1/10
What Rubbish!
4 December 2010
I couldn't finish this movie last night, so I was interested in what other IMDb reviewers thought. Imagine my surprise upon reading positive review after positive review. I didn't finish them all, so there may be negative reviews out there. Since I am going to write a negative review, here are my credentials: M.A. in anthropology, graduate level courses in Old Norse language and saga literature, paper on Victor Turner and his misuse of sagas to analyze symbolic anthropology, archaeologist, practical knowledge in viking weapons and armor, both crafting them for sale and fighting in them in SCA-style combat (Society for Creative Anachronisms). My people come from Norway and Sweden and have been farmers for the last 400 years (as far back as I can trace). I also understand the berserker mindset intimately.

To start off, slaves were too highly prized to be slaughtered for entertainment. Horsefighting was the preferred Old Norse analog to gladiatorial entertainment. Real men used real swords and hacked each other to death for purposes of law, or revenge, or real wealth changing hands. Shields were just as important as swords in these duels. The overall level of filth was not only unhygienic and would have led to death, but also unlikely because the Norse were often quite vain and bathed a lot. Around 1000 AD, the ladies at the English court preferred Norse warriors to the Anglo-Saxons because they bathed regularly.

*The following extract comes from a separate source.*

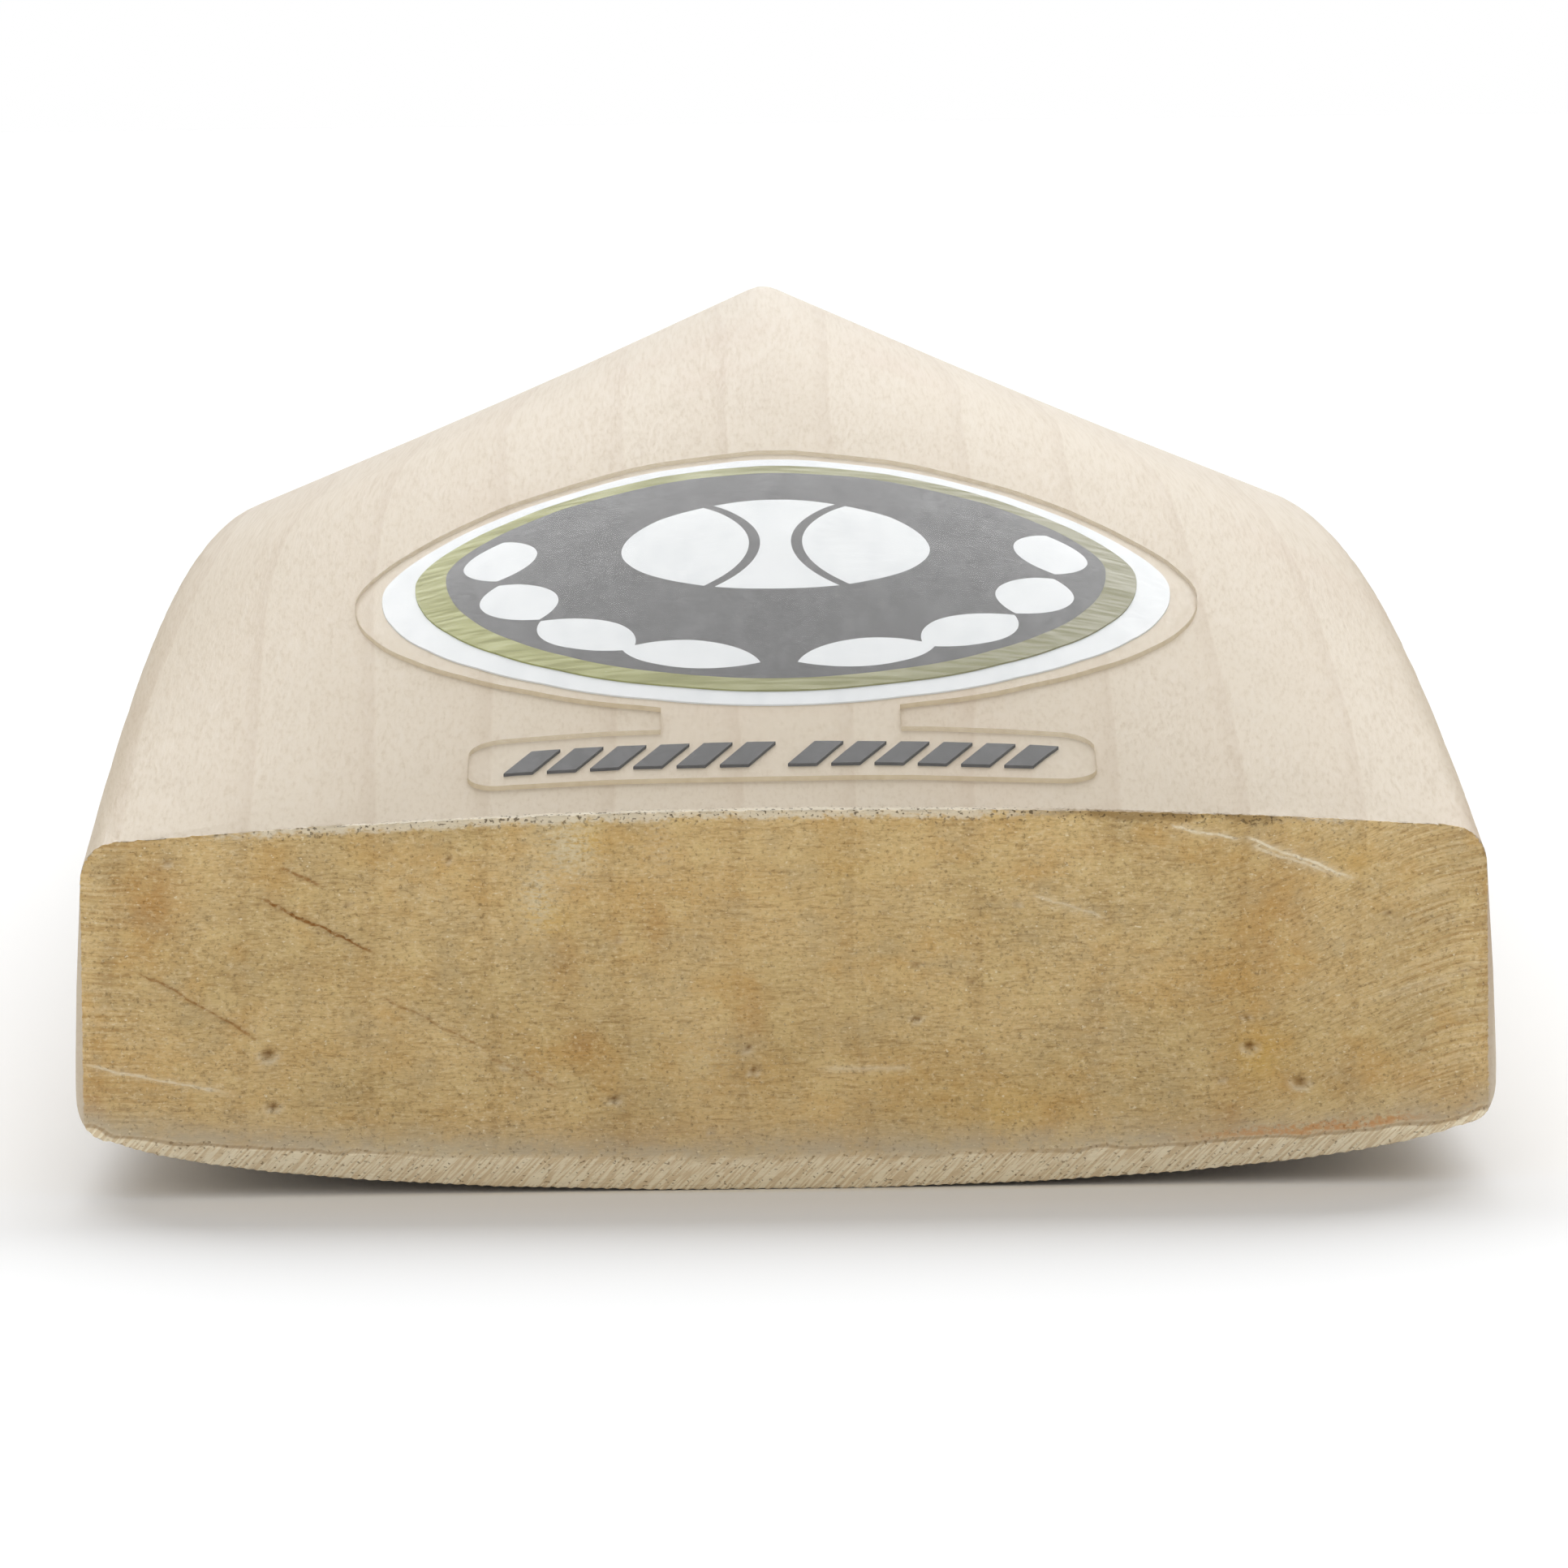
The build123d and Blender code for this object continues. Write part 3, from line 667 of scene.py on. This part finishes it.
# %% [markdown]
# ### End grain, from broad to fine
#
# A painter of false wood works from broad to fine, and so does this finish: tan and ochre clouds first, then
# the dashes of torn fibre, then mottling and speckles. The dashes are noise that is stretched sideways. Near
# the right side they climb a little, as if the saw had come in at a slant there, so their height is measured
# from a line that tilts.

# %% End grain finish
climb = willow.x * 0.06
swirl = willow.noise(0.16, 0.2, 0.16, detail=1.0) - 0.5
level = willow.z - climb * willow.step(willow.x, 30.0, 52.0) * 2.0 + swirl * 0.8


def dashes(per_mm_across, per_mm_up, detail):
    where = willow.point(willow.x * per_mm_across, willow.y * 0.3, level * per_mm_up)
    return willow.noise_at(where, detail, roughness=0.6)


torn = dashes(0.55, 4.2, 3.0)
fine_torn = dashes(1.5, 8.5, 2.0)
combed = dashes(0.12, 3.4, 1.0)
clouds = willow.noise(0.11, 0.11, 0.13, detail=3.0)
warm_clouds = willow.noise(0.07, 0.2, 0.16, detail=2.0)
pores = willow.noise(3.4, 3.4, 3.8, detail=1.0)
fibre_ends = willow.noise(2.6, 2.6, 4.2, detail=1.5)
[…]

There doesn't seem to be any settlements around and the idea you could maintain a trained fighter in a wind-blown cage on a diet of gruel and no daily exercise is ludicrous. The ridiculously small boat with low gunnels could never have gone anywhere besides along a coast, much less a deep sea voyage to Canada. That boat would have never made it to the Orkneys! As for the location, one of the Christians mentions they are in Sutherland, which locates them in Scotland. I have done several bike tours in Scotland and the terrain is right, but the adaptations to the environment are all wrong. It really does take a community working together to make a living in such a land.

The upshot is that the director was probably limited in his budget, but the level of detail has an important role in making a movie. The introduction of Chrisianity into Scandinavia around 1000 AD was based on cold-blooded calculation of wealth and domination. It was not a bunch of half-starved groaty cast-offs wandering around trying to save their souls or mitigate some sort of existential psychological pain inside their heads. Any Old Norse warrior would laugh or be insulted by such a characterization (or both!).

If this was supposed to be some sort of oblique view of what modern soldiers are going through in their psychological difficulties with incipient PTSD, it fails miserably. There is more than a little bureaucracy in any structured warrior grouping and certainly in the Viking Age. Read a little about the Jomsvikings if you don't believe me. This movie was all about fantasies - fantasies driven by very little knowledge of what life was like back then or what life is like now. If you want a REAL look at combat and the mindset of the vikings, go to the sagas first, and then do a little more digging into the mythology and skaldic verse. I suggest Njals Saga, Egils Saga or Grettirs Saga as good places to start. Njals Saga especially has a good look at the introduction of Christianity into Iceland.

As I have said many times before, "No anthropologists were harmed in the making of this film."